* WRITTEN PROBLEM:
Write the material out again exactly as it stands.

* DATA LINES:
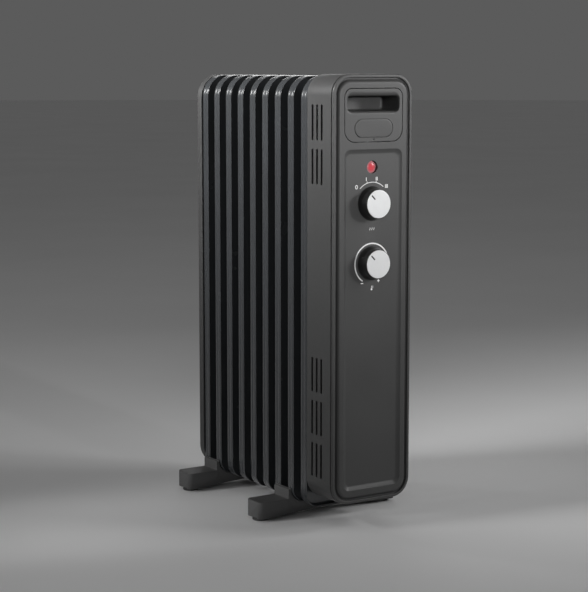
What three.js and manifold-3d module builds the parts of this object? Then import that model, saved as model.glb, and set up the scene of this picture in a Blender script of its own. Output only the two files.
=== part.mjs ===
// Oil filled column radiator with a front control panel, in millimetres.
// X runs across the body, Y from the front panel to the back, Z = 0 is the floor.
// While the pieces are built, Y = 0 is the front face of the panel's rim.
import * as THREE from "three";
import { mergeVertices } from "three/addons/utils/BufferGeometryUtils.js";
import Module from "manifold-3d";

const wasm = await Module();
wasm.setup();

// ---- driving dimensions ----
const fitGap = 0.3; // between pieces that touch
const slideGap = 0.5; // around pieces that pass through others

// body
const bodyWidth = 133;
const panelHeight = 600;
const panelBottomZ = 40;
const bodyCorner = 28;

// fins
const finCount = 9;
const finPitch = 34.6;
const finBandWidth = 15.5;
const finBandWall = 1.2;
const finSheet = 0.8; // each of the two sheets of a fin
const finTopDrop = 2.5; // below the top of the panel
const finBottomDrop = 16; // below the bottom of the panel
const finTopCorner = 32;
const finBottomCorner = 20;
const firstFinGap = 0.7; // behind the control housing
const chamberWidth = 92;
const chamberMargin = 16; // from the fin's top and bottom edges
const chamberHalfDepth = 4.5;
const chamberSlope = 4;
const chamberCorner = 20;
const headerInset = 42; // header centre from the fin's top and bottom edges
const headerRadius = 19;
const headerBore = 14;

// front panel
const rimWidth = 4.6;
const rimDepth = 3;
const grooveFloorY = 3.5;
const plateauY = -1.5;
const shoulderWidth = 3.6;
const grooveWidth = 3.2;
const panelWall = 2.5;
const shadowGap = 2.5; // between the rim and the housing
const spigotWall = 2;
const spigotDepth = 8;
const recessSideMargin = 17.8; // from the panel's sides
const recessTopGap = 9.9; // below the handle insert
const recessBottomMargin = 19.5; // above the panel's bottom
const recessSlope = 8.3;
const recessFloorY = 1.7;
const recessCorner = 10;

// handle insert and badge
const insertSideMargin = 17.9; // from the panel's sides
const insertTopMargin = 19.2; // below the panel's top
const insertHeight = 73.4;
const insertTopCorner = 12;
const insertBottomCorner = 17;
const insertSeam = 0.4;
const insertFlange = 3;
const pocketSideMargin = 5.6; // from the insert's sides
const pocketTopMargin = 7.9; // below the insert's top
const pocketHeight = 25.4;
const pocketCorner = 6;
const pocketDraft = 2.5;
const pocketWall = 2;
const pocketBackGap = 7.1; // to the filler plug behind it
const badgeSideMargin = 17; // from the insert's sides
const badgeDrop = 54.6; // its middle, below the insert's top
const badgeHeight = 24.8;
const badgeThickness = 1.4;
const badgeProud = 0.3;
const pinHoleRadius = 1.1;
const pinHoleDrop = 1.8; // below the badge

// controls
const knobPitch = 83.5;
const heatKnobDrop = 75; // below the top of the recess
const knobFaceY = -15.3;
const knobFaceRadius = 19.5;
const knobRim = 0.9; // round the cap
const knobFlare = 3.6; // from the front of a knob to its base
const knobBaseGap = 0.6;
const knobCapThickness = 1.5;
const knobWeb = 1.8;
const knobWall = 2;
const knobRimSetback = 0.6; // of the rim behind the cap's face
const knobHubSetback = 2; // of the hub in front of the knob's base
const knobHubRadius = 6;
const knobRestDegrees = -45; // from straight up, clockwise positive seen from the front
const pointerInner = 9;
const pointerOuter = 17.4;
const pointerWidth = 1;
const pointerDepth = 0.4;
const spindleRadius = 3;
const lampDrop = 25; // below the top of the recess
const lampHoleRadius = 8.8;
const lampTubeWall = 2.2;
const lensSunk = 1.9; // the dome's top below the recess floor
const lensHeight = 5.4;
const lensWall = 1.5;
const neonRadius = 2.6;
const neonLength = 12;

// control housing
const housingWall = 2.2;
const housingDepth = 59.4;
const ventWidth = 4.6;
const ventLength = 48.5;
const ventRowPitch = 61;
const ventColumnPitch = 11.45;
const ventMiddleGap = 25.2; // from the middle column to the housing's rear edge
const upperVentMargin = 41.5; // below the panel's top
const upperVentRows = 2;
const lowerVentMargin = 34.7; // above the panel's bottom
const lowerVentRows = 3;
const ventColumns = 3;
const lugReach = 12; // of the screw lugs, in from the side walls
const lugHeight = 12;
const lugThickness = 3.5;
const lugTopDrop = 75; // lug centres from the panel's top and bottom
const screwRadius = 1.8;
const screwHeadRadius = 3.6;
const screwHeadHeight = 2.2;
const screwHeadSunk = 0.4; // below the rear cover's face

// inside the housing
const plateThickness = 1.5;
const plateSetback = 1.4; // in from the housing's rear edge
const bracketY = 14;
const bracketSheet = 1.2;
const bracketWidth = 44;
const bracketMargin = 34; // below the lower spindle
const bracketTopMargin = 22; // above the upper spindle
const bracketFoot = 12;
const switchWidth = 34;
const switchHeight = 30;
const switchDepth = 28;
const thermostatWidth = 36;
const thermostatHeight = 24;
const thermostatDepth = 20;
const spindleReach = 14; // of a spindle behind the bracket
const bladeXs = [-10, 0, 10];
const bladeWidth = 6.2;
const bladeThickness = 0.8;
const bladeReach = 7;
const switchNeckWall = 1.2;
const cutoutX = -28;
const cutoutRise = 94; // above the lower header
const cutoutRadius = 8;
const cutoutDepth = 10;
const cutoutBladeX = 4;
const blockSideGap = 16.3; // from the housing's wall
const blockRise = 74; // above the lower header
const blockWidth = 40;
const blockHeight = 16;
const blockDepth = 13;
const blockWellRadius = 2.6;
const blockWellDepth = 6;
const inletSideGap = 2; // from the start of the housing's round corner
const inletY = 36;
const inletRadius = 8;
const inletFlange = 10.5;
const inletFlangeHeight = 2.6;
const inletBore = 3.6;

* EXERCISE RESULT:
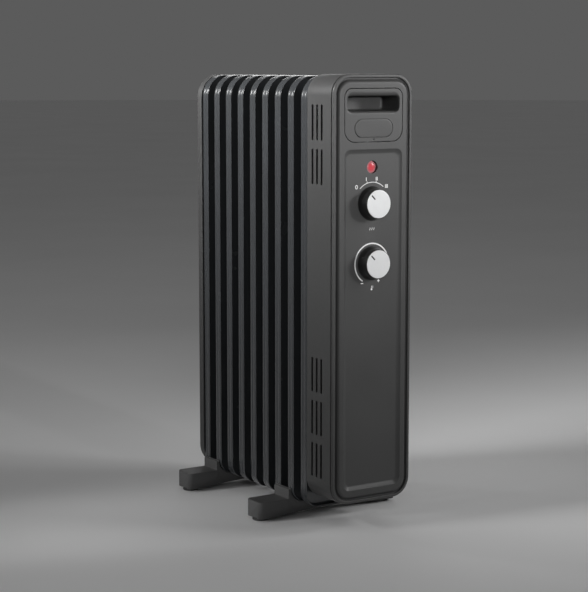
What three.js and manifold-3d module builds the parts of this object? Then import that model, saved as model.glb, and set up the scene of this picture in a Blender script of its own. Output only the two files.
=== part.mjs ===
// Oil filled column radiator with a front control panel, in millimetres.
// X runs across the body, Y from the front panel to the back, Z = 0 is the floor.
// While the pieces are built, Y = 0 is the front face of the panel's rim.
import * as THREE from "three";
import { mergeVertices } from "three/addons/utils/BufferGeometryUtils.js";
import Module from "manifold-3d";

const wasm = await Module();
wasm.setup();

// ---- driving dimensions ----
const fitGap = 0.3; // between pieces that touch
const slideGap = 0.5; // around pieces that pass through others

// body
const bodyWidth = 133;
const panelHeight = 600;
const panelBottomZ = 40;
const bodyCorner = 28;

// fins
const finCount = 9;
const finPitch = 34.6;
const finBandWidth = 15.5;
const finBandWall = 1.2;
const finSheet = 0.8; // each of the two sheets of a fin
const finTopDrop = 2.5; // below the top of the panel
const finBottomDrop = 16; // below the bottom of the panel
const finTopCorner = 32;
const finBottomCorner = 20;
const firstFinGap = 0.7; // behind the control housing
const chamberWidth = 92;
const chamberMargin = 16; // from the fin's top and bottom edges
const chamberHalfDepth = 4.5;
const chamberSlope = 4;
const chamberCorner = 20;
const headerInset = 42; // header centre from the fin's top and bottom edges
const headerRadius = 19;
const headerBore = 14;

// front panel
const rimWidth = 4.6;
const rimDepth = 3;
const grooveFloorY = 3.5;
const plateauY = -1.5;
const shoulderWidth = 3.6;
const grooveWidth = 3.2;
const panelWall = 2.5;
const shadowGap = 2.5; // between the rim and the housing
const spigotWall = 2;
const spigotDepth = 8;
const recessSideMargin = 17.8; // from the panel's sides
const recessTopGap = 9.9; // below the handle insert
const recessBottomMargin = 19.5; // above the panel's bottom
const recessSlope = 8.3;
const recessFloorY = 1.7;
const recessCorner = 10;

// handle insert and badge
const insertSideMargin = 17.9; // from the panel's sides
const insertTopMargin = 19.2; // below the panel's top
const insertHeight = 73.4;
const insertTopCorner = 12;
const insertBottomCorner = 17;
const insertSeam = 0.4;
const insertFlange = 3;
const pocketSideMargin = 5.6; // from the insert's sides
const pocketTopMargin = 7.9; // below the insert's top
const pocketHeight = 25.4;
const pocketCorner = 6;
const pocketDraft = 2.5;
const pocketWall = 2;
const pocketBackGap = 7.1; // to the filler plug behind it
const badgeSideMargin = 17; // from the insert's sides
const badgeDrop = 54.6; // its middle, below the insert's top
const badgeHeight = 24.8;
const badgeThickness = 1.4;
const badgeProud = 0.3;
const pinHoleRadius = 1.1;
const pinHoleDrop = 1.8; // below the badge

// controls
const knobPitch = 83.5;
const heatKnobDrop = 75; // below the top of the recess
const knobFaceY = -15.3;
const knobFaceRadius = 19.5;
const knobRim = 0.9; // round the cap
const knobFlare = 3.6; // from the front of a knob to its base
const knobBaseGap = 0.6;
const knobCapThickness = 1.5;
const knobWeb = 1.8;
const knobWall = 2;
const knobRimSetback = 0.6; // of the rim behind the cap's face
const knobHubSetback = 2; // of the hub in front of the knob's base
const knobHubRadius = 6;
const knobRestDegrees = -45; // from straight up, clockwise positive seen from the front
const pointerInner = 9;
const pointerOuter = 17.4;
const pointerWidth = 1;
const pointerDepth = 0.4;
const spindleRadius = 3;
const lampDrop = 25; // below the top of the recess
const lampHoleRadius = 8.8;
const lampTubeWall = 2.2;
const lensSunk = 1.9; // the dome's top below the recess floor
const lensHeight = 5.4;
const lensWall = 1.5;
const neonRadius = 2.6;
const neonLength = 12;

// control housing
const housingWall = 2.2;
const housingDepth = 59.4;
const ventWidth = 4.6;
const ventLength = 48.5;
const ventRowPitch = 61;
const ventColumnPitch = 11.45;
const ventMiddleGap = 25.2; // from the middle column to the housing's rear edge
const upperVentMargin = 41.5; // below the panel's top
const upperVentRows = 2;
const lowerVentMargin = 34.7; // above the panel's bottom
const lowerVentRows = 3;
const ventColumns = 3;
const lugReach = 12; // of the screw lugs, in from the side walls
const lugHeight = 12;
const lugThickness = 3.5;
const lugTopDrop = 75; // lug centres from the panel's top and bottom
const screwRadius = 1.8;
const screwHeadRadius = 3.6;
const screwHeadHeight = 2.2;
const screwHeadSunk = 0.4; // below the rear cover's face

// inside the housing
const plateThickness = 1.5;
const plateSetback = 1.4; // in from the housing's rear edge
const bracketY = 14;
const bracketSheet = 1.2;
const bracketWidth = 44;
const bracketMargin = 34; // below the lower spindle
const bracketTopMargin = 22; // above the upper spindle
const bracketFoot = 12;
const switchWidth = 34;
const switchHeight = 30;
const switchDepth = 28;
const thermostatWidth = 36;
const thermostatHeight = 24;
const thermostatDepth = 20;
const spindleReach = 14; // of a spindle behind the bracket
const bladeXs = [-10, 0, 10];
const bladeWidth = 6.2;
const bladeThickness = 0.8;
const bladeReach = 7;
const switchNeckWall = 1.2;
const cutoutX = -28;
const cutoutRise = 94; // above the lower header
const cutoutRadius = 8;
const cutoutDepth = 10;
const cutoutBladeX = 4;
const blockSideGap = 16.3; // from the housing's wall
const blockRise = 74; // above the lower header
const blockWidth = 40;
const blockHeight = 16;
const blockDepth = 13;
const blockWellRadius = 2.6;
const blockWellDepth = 6;
const inletSideGap = 2; // from the start of the housing's round corner
const inletY = 36;
const inletRadius = 8;
const inletFlange = 10.5;
const inletFlangeHeight = 2.6;
const inletBore = 3.6;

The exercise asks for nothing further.